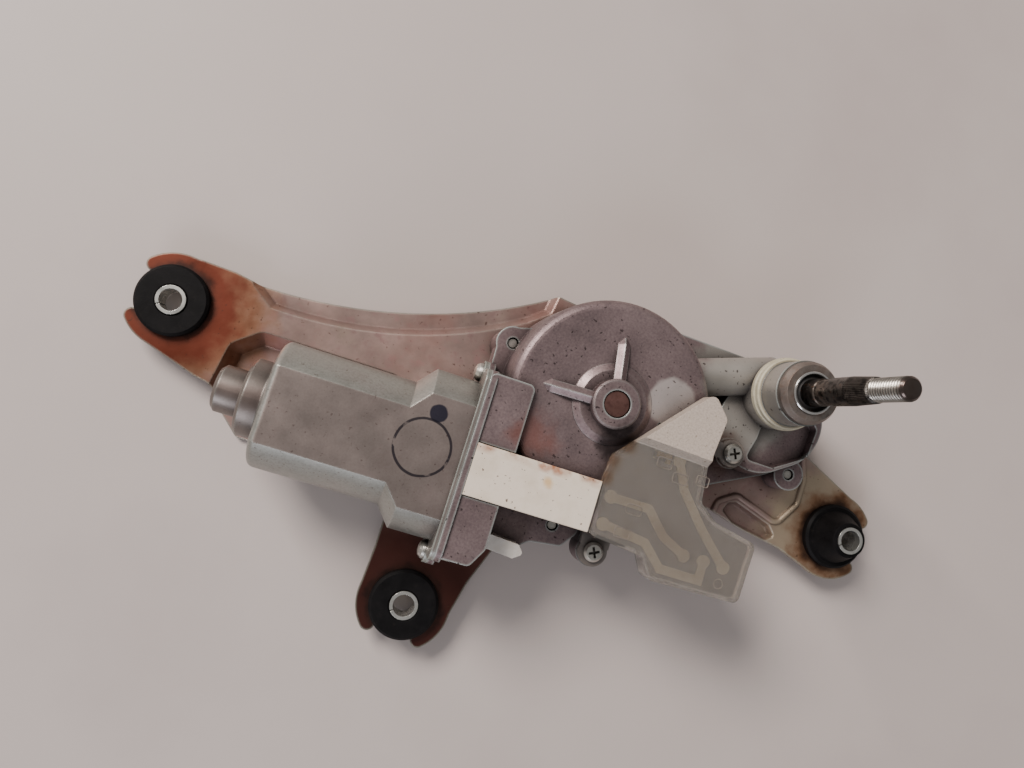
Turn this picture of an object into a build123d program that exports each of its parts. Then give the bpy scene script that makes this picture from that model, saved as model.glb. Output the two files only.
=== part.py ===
from build123d import *

# Rear windscreen wiper motor: direct-current motor, worm gearbox, crank linkage, pivot tube and bracket.
#
# Frame: the origin is on the output shaft's axis, in the middle of the plain seat that takes the wiper arm.
# +Z runs out along the shaft and +X runs along the motor, from its closed end towards the gearbox.
# Heights in this file are measured from the mounting plane, where the inner ends of the spacer sleeves sit.
# Plan points are (x, y) pairs in the part's frame. All sizes are in millimetres.

import os
from math import atan2, cos, degrees, hypot, radians, sin, sqrt

os.makedirs("parts", exist_ok=True)

# ---- Driving dimensions -------------------------------------------------------------------------------

datum_height = 74.0          # the arm seat's middle above the mounting plane
running_gap = 0.05           # radial clearance of a running fit
body_gap = 0.4               # clearance between bodies that never touch

# Bracket
plate = 2.0                  # sheet thickness
plate_top = 6.0
left_ear = (-232.3, -37.5)
lower_ear = (-114.6, -122.0)
right_ear = (52.8, -46.3)
ear_radius = 18.5
fork_radius = 7.5            # half the width of a fork's mouth
edge_drop = 3.0              # the strip along the upper edge is set back by this much
pocket_drop = 8.0            # depth of the trough and of the dish
dish_radius = 34.0
dish_hole_radius = 9.0

# Grommets and sleeves
grommet_radius = 13.5
grommet_low = 0.6
grommet_high = 9.4
sleeve_radius = 5.5
sleeve_bore = 4.2
sleeve_length = 10.0
tall_sleeve_length = 20.0    # the right-hand sleeve
seam_width = 0.4

# Gear housing
wheel_centre = (-68.0, -26.0)
drum_radius = 39.2
drum_top_radius = 35.0
shoulder_radius = 3.4        # rounding of the drum's upper edge
drum_top = 42.5
housing_low = 8.0
chamber_radius = 33.0
chamber_roof = 38.5
lever_chamber = [((5.0, -9.0), 21.0), ((-1.0, -13.5), 20.5)]     # circles that the lever chamber wraps
lever_wall = 2.4
neck_top = 17.0
neck_roof = 14.5
lever_roof = 19.0
disc_top = 25.0
lug_radius = 6.5
lug_top = 24.0
lug_points = [(-106.8, -13.8), (-71.4, -75.1), (20.0, -28.0)]

# Motor
motor_y = -62.6
motor_height = 26.0
yoke_radius = 23.3
yoke_flat = 19.0             # half the height over the flats
yoke_wall = 1.8
flange_standoff = 6.3        # from the drum's side to the face where the yoke meets the housing
bell_length = 17.5           # the yoke's wide mouth
shoulder_run = 6.0           # where the mouth narrows to the can
can_length = 48.0
bell_spread = 7.0            # the mouth is wider than the can by this much each side
yoke_flange = 1.6
yoke_screw_offset = 34.2
box_length = 16.5            # brush box, from the flange
ring_radius = 14.2
ring_length = 8.0            # behind the can
nose_radius = 8.6
nose_length = 18.0           # behind the can, ring included
shaft_radius = 3.5
worm_radius = 5.2
worm_root_radius = 4.0
worm_pitch = 3.3
worm_turns = 10
worm_tube_radius = 9.5
worm_tube_end_x = -33.0

# Gears and linkage
wheel_teeth = 60
wheel_low = 20.0
wheel_high = 32.0
wheel_hub_radius = 9.5
axle_radius = 4.95
axle_low = 13.2
boss_radius = 9.0
boss_top = 49.0
crank_radius = 14.0
lever_length = 17.5
eye_radius = 5.2
rest_angle = -69.1           # crank and lever point this way at rest, degrees from +X
rod_low = 9.0
rod_high = 12.5
lever_low = 13.5
lever_high = 17.0
link_pin_radius = 3.0
crank_pin_radius = 3.5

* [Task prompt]
Each line of the material must be restated exactly.

* [The response]
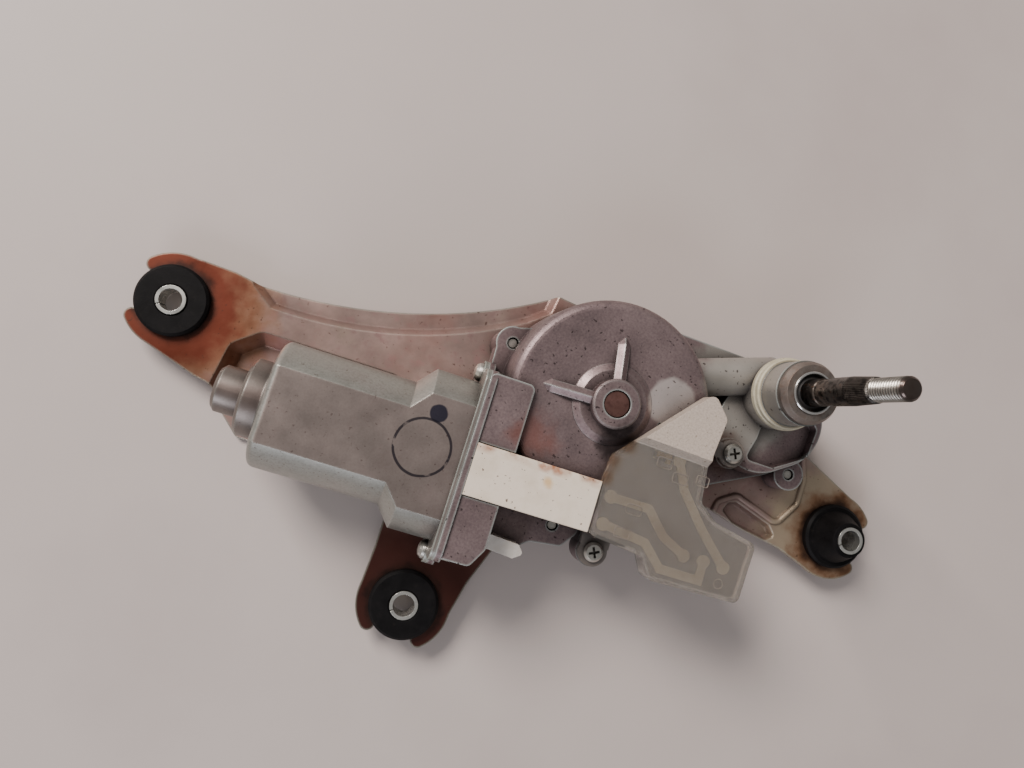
Turn this picture of an object into a build123d program that exports each of its parts. Then give the bpy scene script that makes this picture from that model, saved as model.glb. Output the two files only.
=== part.py ===
from build123d import *

# Rear windscreen wiper motor: direct-current motor, worm gearbox, crank linkage, pivot tube and bracket.
#
# Frame: the origin is on the output shaft's axis, in the middle of the plain seat that takes the wiper arm.
# +Z runs out along the shaft and +X runs along the motor, from its closed end towards the gearbox.
# Heights in this file are measured from the mounting plane, where the inner ends of the spacer sleeves sit.
# Plan points are (x, y) pairs in the part's frame. All sizes are in millimetres.

import os
from math import atan2, cos, degrees, hypot, radians, sin, sqrt

os.makedirs("parts", exist_ok=True)

# ---- Driving dimensions -------------------------------------------------------------------------------

datum_height = 74.0          # the arm seat's middle above the mounting plane
running_gap = 0.05           # radial clearance of a running fit
body_gap = 0.4               # clearance between bodies that never touch

# Bracket
plate = 2.0                  # sheet thickness
plate_top = 6.0
left_ear = (-232.3, -37.5)
lower_ear = (-114.6, -122.0)
right_ear = (52.8, -46.3)
ear_radius = 18.5
fork_radius = 7.5            # half the width of a fork's mouth
edge_drop = 3.0              # the strip along the upper edge is set back by this much
pocket_drop = 8.0            # depth of the trough and of the dish
dish_radius = 34.0
dish_hole_radius = 9.0

# Grommets and sleeves
grommet_radius = 13.5
grommet_low = 0.6
grommet_high = 9.4
sleeve_radius = 5.5
sleeve_bore = 4.2
sleeve_length = 10.0
tall_sleeve_length = 20.0    # the right-hand sleeve
seam_width = 0.4

# Gear housing
wheel_centre = (-68.0, -26.0)
drum_radius = 39.2
drum_top_radius = 35.0
shoulder_radius = 3.4        # rounding of the drum's upper edge
drum_top = 42.5
housing_low = 8.0
chamber_radius = 33.0
chamber_roof = 38.5
lever_chamber = [((5.0, -9.0), 21.0), ((-1.0, -13.5), 20.5)]     # circles that the lever chamber wraps
lever_wall = 2.4
neck_top = 17.0
neck_roof = 14.5
lever_roof = 19.0
disc_top = 25.0
lug_radius = 6.5
lug_top = 24.0
lug_points = [(-106.8, -13.8), (-71.4, -75.1), (20.0, -28.0)]

# Motor
motor_y = -62.6
motor_height = 26.0
yoke_radius = 23.3
yoke_flat = 19.0             # half the height over the flats
yoke_wall = 1.8
flange_standoff = 6.3        # from the drum's side to the face where the yoke meets the housing
bell_length = 17.5           # the yoke's wide mouth
shoulder_run = 6.0           # where the mouth narrows to the can
can_length = 48.0
bell_spread = 7.0            # the mouth is wider than the can by this much each side
yoke_flange = 1.6
yoke_screw_offset = 34.2
box_length = 16.5            # brush box, from the flange
ring_radius = 14.2
ring_length = 8.0            # behind the can
nose_radius = 8.6
nose_length = 18.0           # behind the can, ring included
shaft_radius = 3.5
worm_radius = 5.2
worm_root_radius = 4.0
worm_pitch = 3.3
worm_turns = 10
worm_tube_radius = 9.5
worm_tube_end_x = -33.0

# Gears and linkage
wheel_teeth = 60
wheel_low = 20.0
wheel_high = 32.0
wheel_hub_radius = 9.5
axle_radius = 4.95
axle_low = 13.2
boss_radius = 9.0
boss_top = 49.0
crank_radius = 14.0
lever_length = 17.5
eye_radius = 5.2
rest_angle = -69.1           # crank and lever point this way at rest, degrees from +X
rod_low = 9.0
rod_high = 12.5
lever_low = 13.5
lever_high = 17.0
link_pin_radius = 3.0
crank_pin_radius = 3.5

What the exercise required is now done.